[DATA SEGMENT]
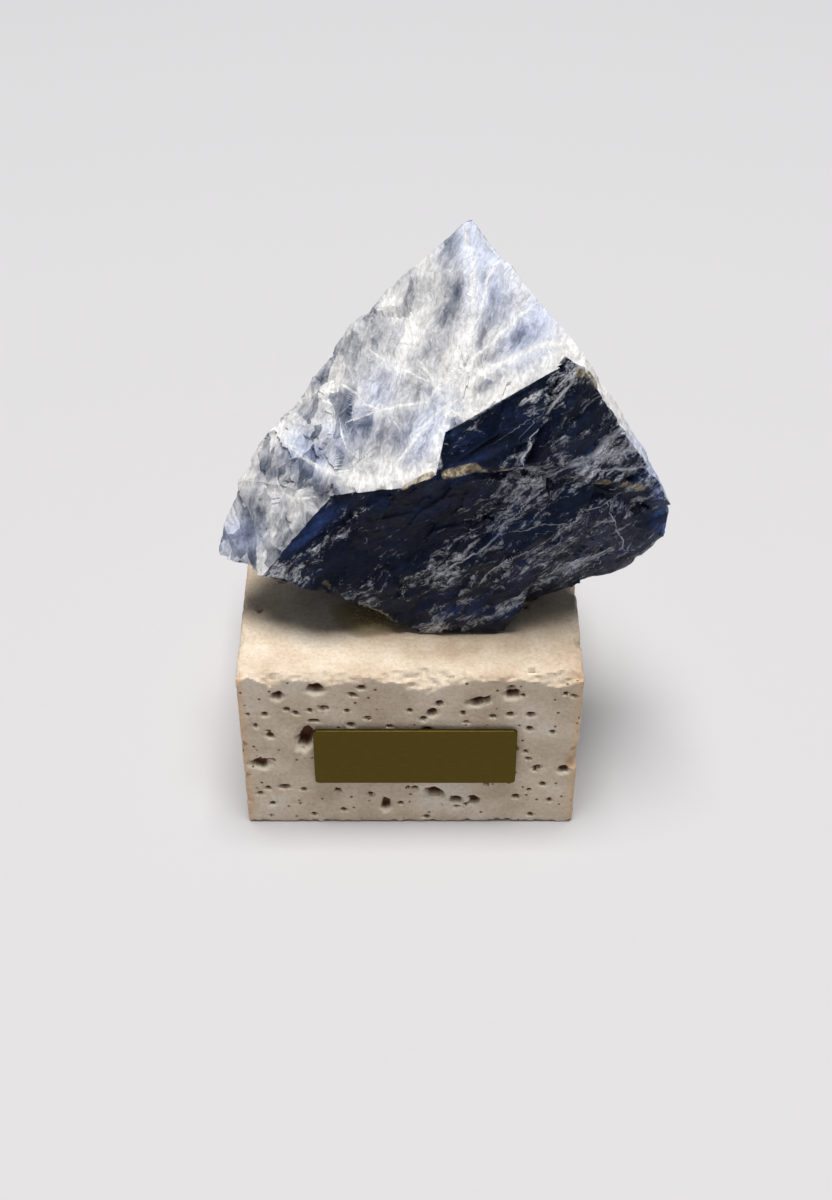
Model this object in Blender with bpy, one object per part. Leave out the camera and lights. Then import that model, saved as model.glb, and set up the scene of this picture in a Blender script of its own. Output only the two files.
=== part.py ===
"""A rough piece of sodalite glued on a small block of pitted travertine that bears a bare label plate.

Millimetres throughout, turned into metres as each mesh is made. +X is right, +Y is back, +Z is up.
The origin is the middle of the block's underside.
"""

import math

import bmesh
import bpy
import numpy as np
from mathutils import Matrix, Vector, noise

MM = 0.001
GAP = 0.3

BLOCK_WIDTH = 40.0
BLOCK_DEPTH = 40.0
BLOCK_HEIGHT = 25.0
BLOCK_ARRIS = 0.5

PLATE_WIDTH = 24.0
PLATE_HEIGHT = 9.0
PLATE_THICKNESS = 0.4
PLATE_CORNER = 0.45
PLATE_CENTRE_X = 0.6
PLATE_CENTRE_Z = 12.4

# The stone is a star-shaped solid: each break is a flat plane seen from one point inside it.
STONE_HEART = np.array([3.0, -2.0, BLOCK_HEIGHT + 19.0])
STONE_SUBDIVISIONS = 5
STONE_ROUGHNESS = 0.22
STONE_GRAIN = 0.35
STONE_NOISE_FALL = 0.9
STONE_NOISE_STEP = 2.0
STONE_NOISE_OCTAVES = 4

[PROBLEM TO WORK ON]
Looking at the material above, please copy exactly every line from its first line through the line containing "bare label plate.", with both ends included and nothing else.

[OUTPUT]
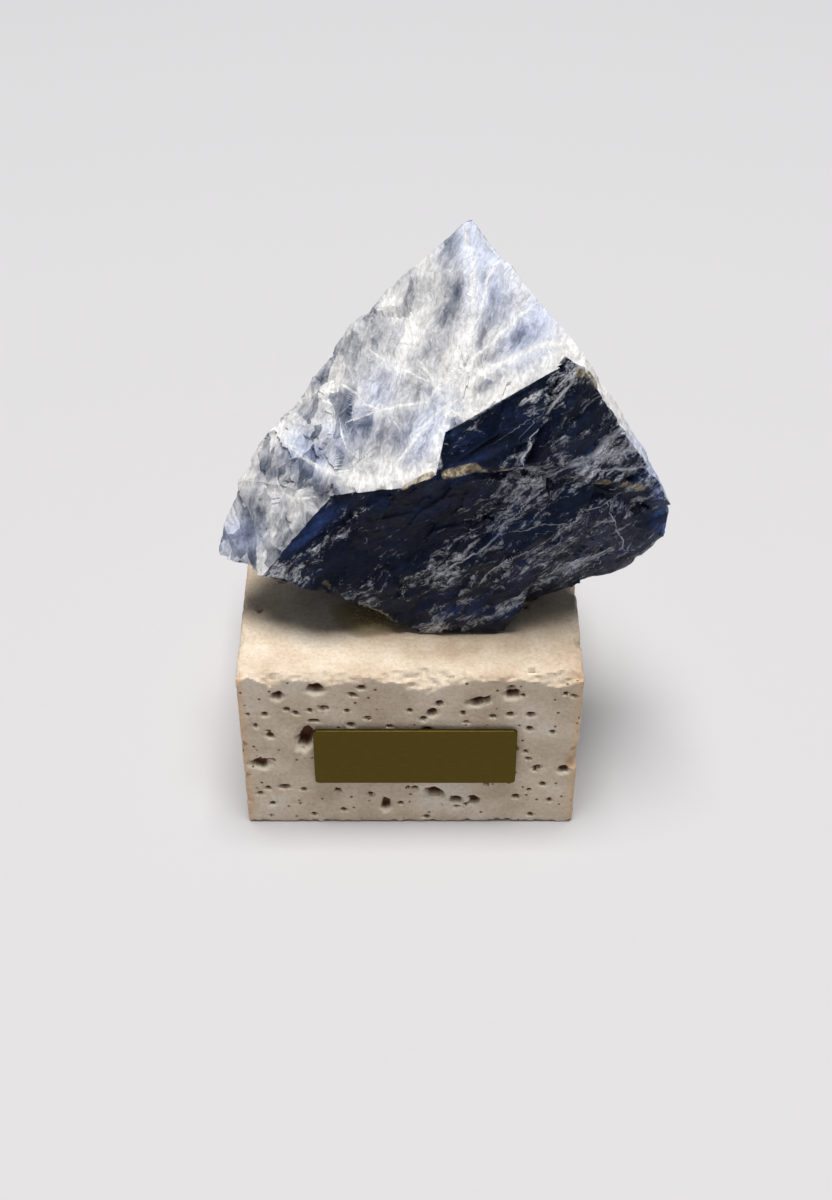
Model this object in Blender with bpy, one object per part. Leave out the camera and lights. Then import that model, saved as model.glb, and set up the scene of this picture in a Blender script of its own. Output only the two files.
=== part.py ===
"""A rough piece of sodalite glued on a small block of pitted travertine that bears a bare label plate.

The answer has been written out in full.